Updated: May 30
I, like millions of other Americans, am part of the great bread baking bonanza that's emerged from the global pandemic of Covid-19. I've always been a baker, but now I'm even more prolific.
Several weeks ago my friend Wolf gifted me some of her sourdough starter. She dropped it off in an 8-ounce ball jar with a taped note of instructions on how to take care of my "Fraulein Maria," the name Wolf had given this gift that would keep on giving. The first thing I'd need to do was to feed Fraulein Maria. I moved her to a bigger jar and give her one cup of flour and a half cup of water. Then I stirred her, put a lid on like a tilted beret to give her some air, and went to sleep for the night.
The next morning I could see that Fraulein Maria had had a busy night. She was at least two inches taller in her glass jar and her nocturnal expansion was clearly an invitation to bake some bread. I made two delicious loaves of sourdough bread which took several risings, kneadings, and overnight in the fridge for a total of about sixteen hours from start to finish. But the bread was delicious and I was thrilled to eat and serve bread that had its own family lineage. I continued to feed Fraulein Maria, noticing my increasing obligation to find ways to engage her. I made delightful crispy crackers with olive oil and rosemary (like seven times). I baked several more loaves. I put her in hibernation in the fridge for a week just to get a break from thinking about her. Then I felt guilty and I took her out again. I placed her on the counter next to a Christmas cactus and a tin of flour and I fed her every night. Last week I woke up to an exploding jar. Fraulein Maria's little green beret was lifting right off her head. That day I made four loaves of bread and two batches of olive oil crackers. It was exhausting and fattening and I realized that I might be done with Fraulein Maria. I might have to kill her.

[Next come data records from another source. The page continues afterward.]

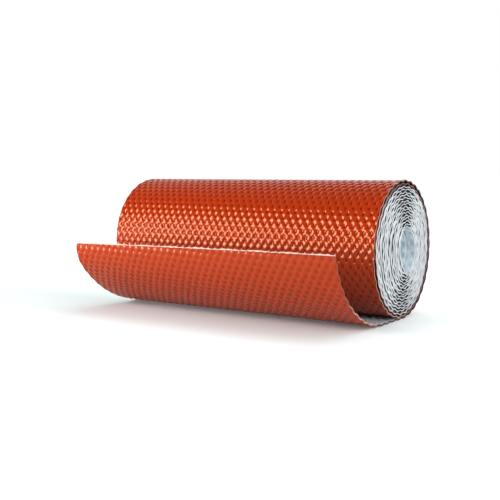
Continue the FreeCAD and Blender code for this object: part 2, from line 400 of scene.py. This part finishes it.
@dataclass(frozen=True)
class CutEdge:
    """The strip's cut edge: a thin line of foil, then backing, with painted shade, near black, deep in the
    gaps behind it.

    The backing is pinkish along the free tail and dark on the outermost turn. From the end of the tail's
    flat run round the back of the outermost turn, painted shade makes the whole edge dark, foil line too; on
    the second turn painted shade darkens it round the back to the top. Then it is creamy, and further in it
    is covered by pale film.
    """

    foil: tuple[float, float, float] = (0.78, 0.46, 0.38)
    red: tuple[float, float, float] = (0.34, 0.085, 0.050)
    body: tuple[float, float, float] = (0.060, 0.030, 0.032)
    flank: tuple[float, float, float] = (0.60, 0.33, 0.27)
    cream: tuple[float, float, float] = (0.78, 0.64, 0.60)
    second_turn_shade: tuple[float, float, float] = (0.26, 0.14, 0.15)
    film: tuple[float, float, float] = (0.73, 0.82, 0.87)
    smear: tuple[float, float, float] = (0.55, 0.60, 0.65)
    gap_shade: tuple[float, float, float] = (0.020, 0.012, 0.014)
    gap_shade_depth: float = 1.3 * MM

    def step(self, board: NodeBoard, value: bpy.types.NodeSocket, start: float,
             end: float) -> bpy.types.NodeSocket:
        """Adds a step from 0 at start to 1 at end."""
        node = board.add("ShaderNodeMapRange", interpolation_type="SMOOTHSTEP")
        node.inputs["From Min"].default_value = start
        node.inputs["From Max"].default_value = end
        board.join(value, node.inputs["Value"])
        return node.outputs["Result"]

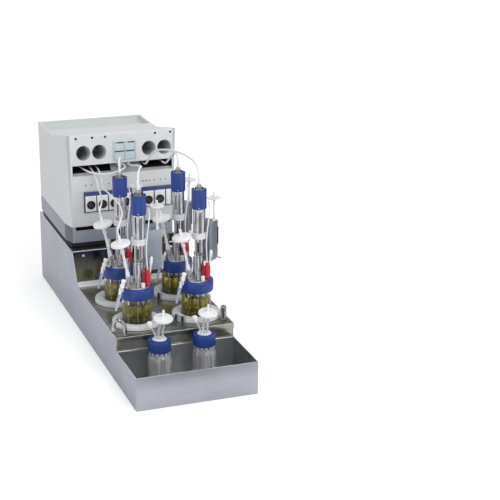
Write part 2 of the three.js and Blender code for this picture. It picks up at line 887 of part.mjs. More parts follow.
function makeBottle() {
  const { radius, neck, wall, bottom, height } = bottle;
  const neckFoot = height - bottle.neckHeight;
  const shoulder = neckFoot - bottle.shoulder;
  const outline = [
    [0, gap],
    [radius - 3, gap],
    [radius, 3],
    [radius, shoulder],
    [radius - 4, shoulder + bottle.shoulder / 2],
    [neck, neckFoot - 3],
    [neck, height],
    [neck - wall, height],
    [neck - wall, neckFoot - 3],
    [radius - 4 - wall, shoulder + bottle.shoulder / 2],
    [radius - wall, shoulder],
    [radius - wall, bottom + 1.5],
    [radius - 4, bottom],
    [0, bottom],
  ];
  return turned(outline, fine - 4);
}

function makeBottleCap() {
  const c = bottleCap;
  const outer = bottleCapBore + c.wall;
  const foot = bottle.height - c.below;
  const ribbed = new THREE.Shape();
  for (let i = 0; i < c.ribs * 2; i += 1) {
    const angle = (Math.PI * i) / c.ribs;
    const radius = i % 2 === 0 ? outer : outer - c.ribDepth;
    const point = [radius * Math.cos(angle), radius * Math.sin(angle)];
    if (i === 0) ribbed.moveTo(...point);
    else ribbed.lineTo(...point);
  }
  ribbed.closePath();
  const body = new THREE.ExtrudeGeometry(ribbed, { depth: bottleCapTop - foot, bevelEnabled: false });
  body.translate(0, 0, foot);
  const bore = rod(bottleCapBore, foot - 1, bottleCapTop - c.lip, medium + 6);
  return cut(body, bore, rod(bottleCapHole, foot, bottleCapTop + 1, medium + 6));
}

// Insert, its two tubes and the tilted vent filter that they carry, with a small side plug.
function makeBottleFilter() {
  const f = bottleFilter;
  const seat = bottle.height + gap;
  const insertTop = bottleCapTop + 1;
  const discZ = insertTop + f.discRise;
  const tilt = THREE.MathUtils.degToRad(f.tilt);
  const at = (height, x) => [x, -Math.sin(tilt) * height, discZ + Math.cos(tilt) * height];
  const discX = f.tubeXs[1] + 1;
  const pieces = [
    rod(bottle.neck - f.clearance, seat, bottleCapTop - bottleCap.lip - gap, medium),
    rod(bottleCapHole - f.clearance, seat, insertTop, medium),
    ...f.tubeXs.map((x) => bar([x, 0, insertTop - 1], at(2, x + 4), f.tubeRadius)),
    bar(at(0, discX), at(f.discHeight, discX), f.disc, f.disc, medium),
    bar(at(f.discHeight - 1, discX), at(f.discHeight + f.nubLength, discX), f.tubeRadius),
    bar([-8, 0, insertTop - 1], [-22, -4, discZ - 12], f.sideTube),
    bar([-22, -4, discZ - 13], [-26, -5.2, discZ + 2], f.sidePlug),
  ];
  return join(...pieces);
}

function buildBottles() {
  bottle.xs.forEach((x, i) => {
    const place = new THREE.Group();
    place.position.set(x, bottleY, tray.floor);
    bioreactor.add(place);
    add(`bottle_glass_${i + 1}`, makeBottle(), finishes.clearGlass, place);
    add(`bottle_cap_${i + 1}`, makeBottleCap(), finishes.blue, place);
    add(`bottle_filter_${i + 1}`, makeBottleFilter(), finishes.white, place);
  });
}

// ---- cables and gas lines ---------------------------------------------------------------------

const plugTop = base.deckHeight + tubeTop + gap + cap.height - cap.recess + cap.plugHeight + gap;
const bossFace = module_.front + cableBoss.set - gap;
const slotBack = module_.front + slot.depth - gap;

const cableRoutes = {
  drive_cable_1: [
    [20, bossFace, 402],
    [20, 124, 402],
    [18, 100, 407],
    [13, 60, 417],
    [4, 10, 431],
    [-8, -60, 448],
    [-20, -115, 462],
    [-37, -172, 476],
    [-51, -208, 482],
    [-60, -228, 473],
    [-62.5, -235, 457],
    [-62.5, -235, plugTop],
  ],
  drive_cable_2: [
    [62, slotBack, 398],
    [61.5, 155, 398.5],
    [61, 126, 401],
    [60, 104, 412],
    [61, 82, 432],
    [66, 50, 452],
    [71, 0, 468],
    [76, -50, 478],
    [82, -100, 484],
    [86.5, -155, 486],
    [87.5, -200, 483],
    [86.5, -225, 473],
    [85.5, -235, 457],
    [85.5, -235, plugTop],
  ],
  drive_cable_3: [
    [-6, bossFace, 402],
    [-6.2, 126, 402],
    [-9, 114, 404],
    [-13, 95, 410],
    [-23, 55, 424],
    [-36, 8, 445],
    [-49, -34, 465],
    [-57.5, -60, 472],
    [-62, -72, 466],
    [-62.5, -75, 455],
    [-62.5, -75, plugTop],
  ],
  drive_cable_4: [
    [112, slotBack, 399],
    [111, 150, 400],
    [108, 118, 403],
    [103, 80, 412],
    [97, 36, 432],
    [91, -14, 456],
    [87.5, -52, 470],
    [85.8, -70, 466],
    [85.5, -75, 455],
    [85.5, -75, plugTop],
  ],
};

const lineRoutes = {
  link_cable: [
    [7, bossFace, 402],
    [6.6, 125, 401.8],
    [-2, 104, 400],
    [-20, 96, 396],
    [-44, 95, 392],
    [-68, 99, 392],
    [-88, 112, 395],
    [-99, 132, 398],
    [-104, 155, 399.5],
    [-105, slotBack, 400],
  ],
  gas_line_1: [
    [-62, slotBack, 398],
    [-62, 150, 397.5],
    [-62, 122, 392],
    [-64, 96, 380],
    [-73, 45, 375],
    [-83, -10, 382],
    [-88, -48, 388],
    [-89, -90, 389],
    [-88, -130, 388],
    [-91, -185, 386],
    [-100, -225, 378],
    [-112, -246, 366],
    [-118.5, -253, 353],
    [-116.2, -253, 341.4],
  ],
  gas_line_3: [
    [-80, slotBack, 398],
    [-79, 150, 397],
    [-77, 125, 391],
    [-76, 98, 378],
    [-80, 60, 364],
    [-88, 10, 362],
    [-99, -42, 366],
    [-112, -80, 364],
    [-118.5, -93, 353],
    [-116.2, -93, 341.4],
  ],
};

function buildCords() {
  for (const [name, points] of Object.entries(cableRoutes)) {
    add(name, tube(points, cable.radius, cable.sides, cable.step), finishes.white);
  }
  for (const [name, points] of Object.entries(lineRoutes)) {
    add(name, tube(points, line.radius, line.sides, line.step), finishes.white);
  }
}

// ---- assembly -----------------------------------------------------------------------------

buildBase();
buildVessels();
buildModule();
buildBottles();
buildCords();

export default bioreactor;
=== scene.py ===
# %% [markdown]
# # A bench bioreactor, built piece by piece
#
# Four small glass vessels are stirred on a stepped steel base. A tray with two storage bottles
# stands in front, and a gas and sensor module sits behind on a rubber mat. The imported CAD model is
# the fixed frame: it says where everything is and what turns. This lesson dresses it, working from
# the view and the light, through the cords, to the sheet metal, the module, the vessels and the
# bottles. Every length in the mesh code is in millimetres and is scaled to metres once.

# %% Load the frame
import json
import math

import bmesh
import bpy
from mathutils import Matrix, Vector

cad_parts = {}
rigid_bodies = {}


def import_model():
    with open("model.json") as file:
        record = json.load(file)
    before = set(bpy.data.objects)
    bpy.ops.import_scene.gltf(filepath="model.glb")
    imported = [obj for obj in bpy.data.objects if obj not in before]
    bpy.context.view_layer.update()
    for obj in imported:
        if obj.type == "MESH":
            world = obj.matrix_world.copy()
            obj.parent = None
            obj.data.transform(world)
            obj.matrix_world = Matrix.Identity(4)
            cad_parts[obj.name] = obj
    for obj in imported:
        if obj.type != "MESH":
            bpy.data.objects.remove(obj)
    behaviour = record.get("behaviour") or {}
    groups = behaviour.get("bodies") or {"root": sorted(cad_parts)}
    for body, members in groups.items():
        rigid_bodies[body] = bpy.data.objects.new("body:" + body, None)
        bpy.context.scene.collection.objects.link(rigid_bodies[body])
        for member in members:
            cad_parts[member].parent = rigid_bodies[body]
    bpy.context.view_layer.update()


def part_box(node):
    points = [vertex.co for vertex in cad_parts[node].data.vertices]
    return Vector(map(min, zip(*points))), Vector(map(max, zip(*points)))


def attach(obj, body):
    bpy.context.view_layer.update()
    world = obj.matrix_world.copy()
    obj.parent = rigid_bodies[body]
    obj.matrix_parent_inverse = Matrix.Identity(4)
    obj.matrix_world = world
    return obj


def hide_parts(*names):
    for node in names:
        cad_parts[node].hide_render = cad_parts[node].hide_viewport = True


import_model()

MM = 0.001

# %% [markdown]
# ## The view
#
# A camera is a matrix: its columns are the directions right, up and backwards. The view is from
# the left and a little above with a long lens, about three metres off, so the upright tubes stay
# almost parallel. The heading, the tilt and a very small roll are named, and the columns follow
# from them.

# %% The camera
HEADING = math.radians(20.961)  # turned from +Y towards +X
TILT = math.radians(18.587)  # looking down
ROLL = 0.01013
FOCAL_LENGTH = 97.43  # in millimetres, on a sensor 36 mm wide
STANDS_AT = (-0.8935, -3.1288, 1.3059)  # in metres
camera_data = bpy.data.cameras.new("bench_camera")
camera_data.sensor_width = 36
camera_data.lens = FOCAL_LENGTH
camera_data.clip_end = 50
camera = bpy.data.objects.new("bench_camera", camera_data)
bpy.context.scene.collection.objects.link(camera)
bpy.context.scene.camera = camera

ahead = Vector((math.sin(HEADING) * math.cos(TILT), math.cos(HEADING) * math.cos(TILT), -math.sin(TILT)))
level_right = Vector((math.cos(HEADING), -math.sin(HEADING), 0))
level_up = level_right.cross(ahead)
right = level_right * math.cos(ROLL) + level_up * math.sin(ROLL)
up = level_up * math.cos(ROLL) - level_right * math.sin(ROLL)
axes = Matrix((right, up, -ahead)).transposed()
camera.matrix_world = Matrix.Translation(STANDS_AT) @ axes.to_4x4()
print("camera stands", round(camera.location.length, 2), "m from the origin")

# %% [markdown]
# ## Sockets in Python expressions
#
# A shader is a small program of nodes. Wiring thirty Math nodes by hand hides the idea, so one
# class wraps an output socket and turns +, -, * and / into Math nodes. `Nodes.add` makes any other
# node: its settings are set first, then its inputs, which may be plain values or wrapped sockets.
# The same two classes serve shader trees and Geometry Nodes trees.

# %% The socket wrapper
class Out:
    """An output socket that can stand in a Python expression."""

    def __init__(self, nodes, socket):
        self.nodes = nodes
        self.socket = socket

    def maths(self, operation, first, second=0.0):
        return self.nodes.add("ShaderNodeMath", {"operation": operation}, {0: first, 1: second})

    def __add__(self, other):
        return self.maths("ADD", self, other)

    def __radd__(self, other):
        return self.maths("ADD", other, self)

    def __sub__(self, other):
        return self.maths("SUBTRACT", self, other)

    def __rsub__(self, other):
        return self.maths("SUBTRACT", other, self)

    def __mul__(self, other):
        return self.maths("MULTIPLY", self, other)

    def __rmul__(self, other):
        return self.maths("MULTIPLY", other, self)

    def __truediv__(self, other):
        return self.maths("DIVIDE", self, other)

    def sine(self):
        return self.maths("SINE", self)

    def above(self, limit):
        return self.maths("GREATER_THAN", self, limit)

    def smooth(self, low, high):
        """0 below low, 1 above high, and an even slope between."""
        return self.nodes.add(
            "ShaderNodeMapRange", {"clamp": True}, {0: self, 1: low, 2: high, 3: 0.0, 4: 1.0},
        )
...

But I couldn't, and I still can't. In searching my soul about why I simply cannot release Fraulein Maria to the disposal or the compost bin, I can see that this is my pattern. Once I become attached I have a hard time letting go. In the course of my life I've had so many relationships that seem to reach their natural end point and I struggle to hold on. Starting in seventh grade when I moved to a new school, I still clung to my best friend Meredith from my old school. It's continued on like that for years, clutching people, fearing the loss even if the actual relationship wasn't working. For me, letting go, saying goodbye, is a sign of failure. If I let go I've failed at the friendship, the relationship, the job, the sourdough.
Maybe Fraulein Maria is here to teach me something. What is her lesson to me? I might just start ignoring Fraulein Maria. I'll passively notice her drying out in the jar until she's created a hardened coat of beige paint on her inside walls. Or, one afternoon before feeding I'll impulsively induce euthanasia by running hot water into her vessel until there's just a film that I scrub out with the brillo pad. Either way, I will have to live with the feelings of letting her go, of failing Fraulein Maria. But I'll be okay. I've been there before. I've lost friends, had break-ups, left jobs, and I've gotten over it. The sense of failure goes away eventually. And seeing clearly now how ridiculous my obligation to the sourdough starter is, I have new clarity about my clinging tendencies with humans. That historic feeling of being a failure because I choose to let go of someone or something is a bunch of bullshit. Sometimes we just need to move on. It's how life works. I'm not ready to say let go of Fraulein Maria yet, but soon, very soon.